Ezekiel 37 presents a dramatic picture of recreation in particular. The people of Israel were in exile, depicted as an army so devastated only their bones remained. God commanded the prophet Ezekiel to preach to these bones. As Ezekiel did, the Spirit of God accompanied Ezekiel’s words, and the bones were brought to life:
And as I was prophesying, there was a noise, a rattling sound, and the bones came together, bone to bone. I looked, and tendons and flesh appeared on them and skin covered them, but there was no breath in them. Then he said to me, “Prophesy to the breath; prophesy, son of man, and say to it, ‘This is what the Sovereign Lord says: Come from the four winds, O breath, and breathe into these slain, that they may live.’” So I prophesied as he commanded me, and breath entered them; they came to life and stood up on their feet—a vast army. (vv. 7–10)
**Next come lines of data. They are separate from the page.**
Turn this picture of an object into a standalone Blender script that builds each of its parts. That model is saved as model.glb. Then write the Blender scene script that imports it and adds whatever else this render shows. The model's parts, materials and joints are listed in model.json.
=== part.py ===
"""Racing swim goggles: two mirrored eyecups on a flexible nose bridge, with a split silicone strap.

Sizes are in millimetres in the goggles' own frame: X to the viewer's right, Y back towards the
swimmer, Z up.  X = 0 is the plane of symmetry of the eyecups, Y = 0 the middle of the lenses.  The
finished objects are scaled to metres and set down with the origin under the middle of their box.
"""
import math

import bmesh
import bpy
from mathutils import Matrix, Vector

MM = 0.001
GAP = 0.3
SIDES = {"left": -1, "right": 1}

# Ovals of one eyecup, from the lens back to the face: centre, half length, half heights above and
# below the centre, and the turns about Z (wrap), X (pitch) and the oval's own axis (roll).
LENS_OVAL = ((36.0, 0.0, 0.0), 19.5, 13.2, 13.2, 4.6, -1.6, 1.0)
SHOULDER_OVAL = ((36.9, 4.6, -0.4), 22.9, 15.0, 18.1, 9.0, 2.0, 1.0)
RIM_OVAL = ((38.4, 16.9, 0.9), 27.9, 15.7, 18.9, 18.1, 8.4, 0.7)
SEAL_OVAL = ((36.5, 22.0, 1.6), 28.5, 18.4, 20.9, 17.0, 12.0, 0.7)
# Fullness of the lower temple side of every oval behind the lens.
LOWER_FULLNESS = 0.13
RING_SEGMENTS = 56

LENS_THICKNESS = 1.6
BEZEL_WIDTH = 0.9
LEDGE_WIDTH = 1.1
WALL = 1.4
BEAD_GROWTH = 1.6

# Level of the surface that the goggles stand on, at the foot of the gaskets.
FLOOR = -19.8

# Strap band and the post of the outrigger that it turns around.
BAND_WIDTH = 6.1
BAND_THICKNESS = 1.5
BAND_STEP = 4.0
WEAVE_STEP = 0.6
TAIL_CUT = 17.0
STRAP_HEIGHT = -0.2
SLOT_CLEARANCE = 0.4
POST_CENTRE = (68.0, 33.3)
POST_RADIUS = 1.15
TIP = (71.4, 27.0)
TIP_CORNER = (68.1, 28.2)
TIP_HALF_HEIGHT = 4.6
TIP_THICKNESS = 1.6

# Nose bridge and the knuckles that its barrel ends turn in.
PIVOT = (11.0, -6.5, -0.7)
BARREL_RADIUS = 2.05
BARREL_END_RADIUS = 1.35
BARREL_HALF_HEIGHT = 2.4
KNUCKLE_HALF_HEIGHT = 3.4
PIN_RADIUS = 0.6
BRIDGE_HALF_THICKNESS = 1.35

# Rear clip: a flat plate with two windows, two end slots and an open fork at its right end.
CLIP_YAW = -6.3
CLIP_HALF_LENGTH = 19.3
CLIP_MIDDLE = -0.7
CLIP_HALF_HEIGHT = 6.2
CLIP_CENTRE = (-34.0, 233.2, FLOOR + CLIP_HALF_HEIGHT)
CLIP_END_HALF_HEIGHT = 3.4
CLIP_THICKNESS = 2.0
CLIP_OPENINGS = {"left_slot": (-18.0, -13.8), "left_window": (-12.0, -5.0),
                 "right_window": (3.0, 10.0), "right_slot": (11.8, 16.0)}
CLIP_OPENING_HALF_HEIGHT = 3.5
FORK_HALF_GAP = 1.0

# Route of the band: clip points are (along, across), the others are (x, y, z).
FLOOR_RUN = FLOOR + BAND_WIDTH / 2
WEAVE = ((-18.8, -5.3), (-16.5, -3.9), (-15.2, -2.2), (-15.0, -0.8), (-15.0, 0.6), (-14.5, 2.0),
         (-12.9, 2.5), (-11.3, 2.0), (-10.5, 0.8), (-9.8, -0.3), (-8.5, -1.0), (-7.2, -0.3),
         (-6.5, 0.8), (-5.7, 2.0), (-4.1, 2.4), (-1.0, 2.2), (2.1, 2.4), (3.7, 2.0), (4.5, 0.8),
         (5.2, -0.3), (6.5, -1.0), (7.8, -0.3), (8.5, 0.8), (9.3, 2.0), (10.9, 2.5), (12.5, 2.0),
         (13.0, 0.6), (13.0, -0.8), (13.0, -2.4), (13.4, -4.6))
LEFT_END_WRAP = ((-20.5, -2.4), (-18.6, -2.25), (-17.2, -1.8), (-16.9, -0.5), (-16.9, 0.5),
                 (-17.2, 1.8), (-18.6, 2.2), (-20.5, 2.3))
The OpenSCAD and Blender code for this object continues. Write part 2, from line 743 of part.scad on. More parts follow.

The consistent message of Scripture is that God created his people and brings them to life through his word.
Moving to the New Testament, God’s word again plays the central role as the bringer of life. So the eternal Word of God, the Son of God, became incarnate for the salvation of God’s people (John 1:14). Jesus came to preach God’s word, to uniquely embody it, as well as to accomplish God’s will through his perfect life, atoning death, and triumphant resurrection. He founded his church and taught his followers to go into all nations, preaching the message of reconciliation to God through faith in him (Matt 28:18–20). Therefore, Paul wrote that “faith comes from hearing the message, and the message is heard through the word of Christ” (Rom 10:17).